The Atlanta Journal-Constitution
Met changes admissions policy: Non-New Yorkers must pay
Out-of-staters will have to pay fee of $25 effective March 1.
NEW YORK — For the first time in half a century, visitors to the world’s largest cultural institution, the Metropolitan Museum of Art, will have to pay a mandatory admission fee of $25 if they do not live in New York state under a new policy that begins March 1.
The change reflects the Met’s efforts to establish a reliable, annual revenue stream after a period of financial turbulence and leadership turmoil, particularly given what the Met describes as a sharp decline in people willing to pay the current “suggested” admission price, also $25. But the move could provoke objections from suburbanites and tourists as well as outcry from those who believe a taxpayerfunded institution should be free to the public.
“What we’re trying to do is find the right balance in generating revenue to support this enterprise and admissions income has fallen behind,” Daniel Weiss, the Met’s president and chief executive officer, said in an interview. “Everybody who benefits from this institution is being asked to contribute to its well-being because we are fundamentally a community resource.”
The Met’s pay-as-you-wish tradition will continue for state residents, but they will be required, for the first time, to show address identification; those without it will be asked to bring it next time (but not turned away). There will be no separate check-in desk or screening process for non-New Yorkers. “We can always make the rules more strict,” Weiss said, “but I’m hoping we don’t have to.”
The required fee was borne of economic necessity, Weiss said, and is related to a planned decline in New York City funds to the institution.

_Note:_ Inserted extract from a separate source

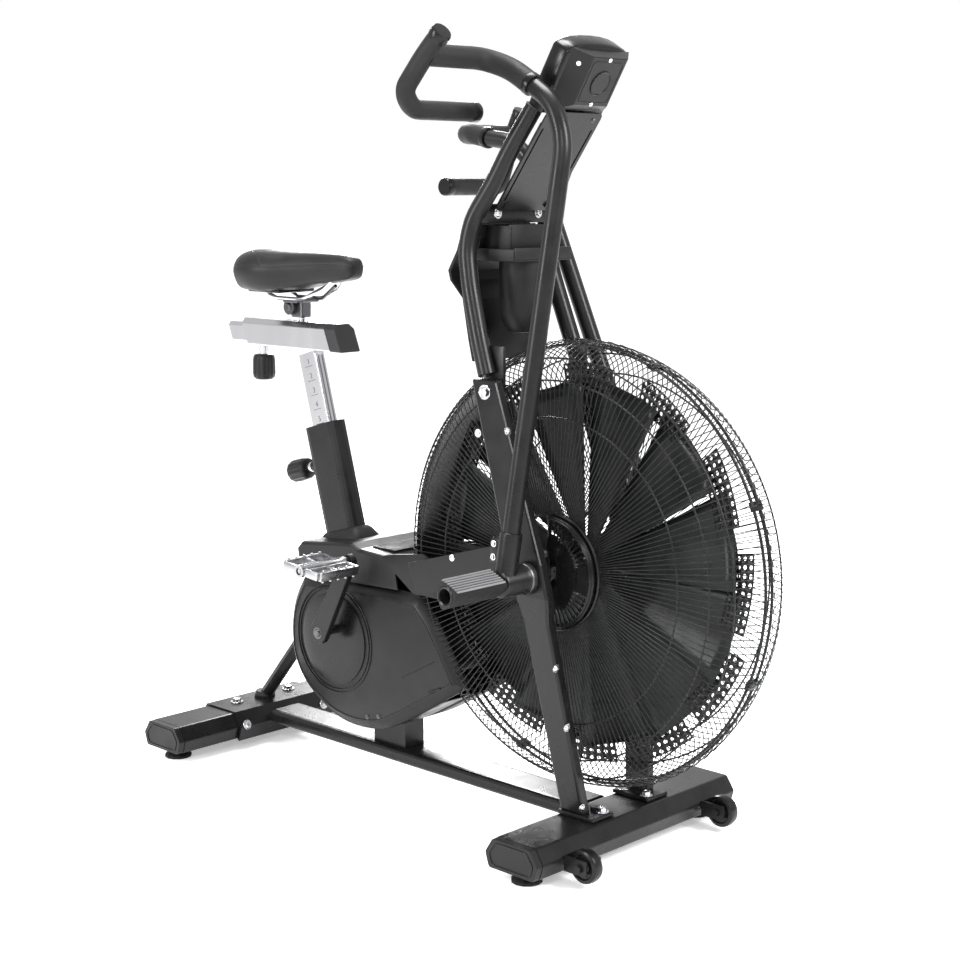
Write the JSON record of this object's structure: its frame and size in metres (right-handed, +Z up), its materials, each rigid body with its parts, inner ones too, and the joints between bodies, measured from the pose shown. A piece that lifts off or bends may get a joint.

The Met is among the most prestigious institutions in the world, on par with the Louvre, the Museum of Modern Art and the Guggenheim, but has long been distinguished from those museums for not charging a mandatory admission fee. Instead, it has sustained itself through private donations and public dollars; the city contributes operating support every year, because it owns the Met’s Fifth Avenue building.
Over the last 13 years, even as Met attendance has soared from 4.7 million visitors to 7 million, the museum has seen a steep decline in the proportion of visitors who pay the full suggested amount, from 63 percent to 17 percent.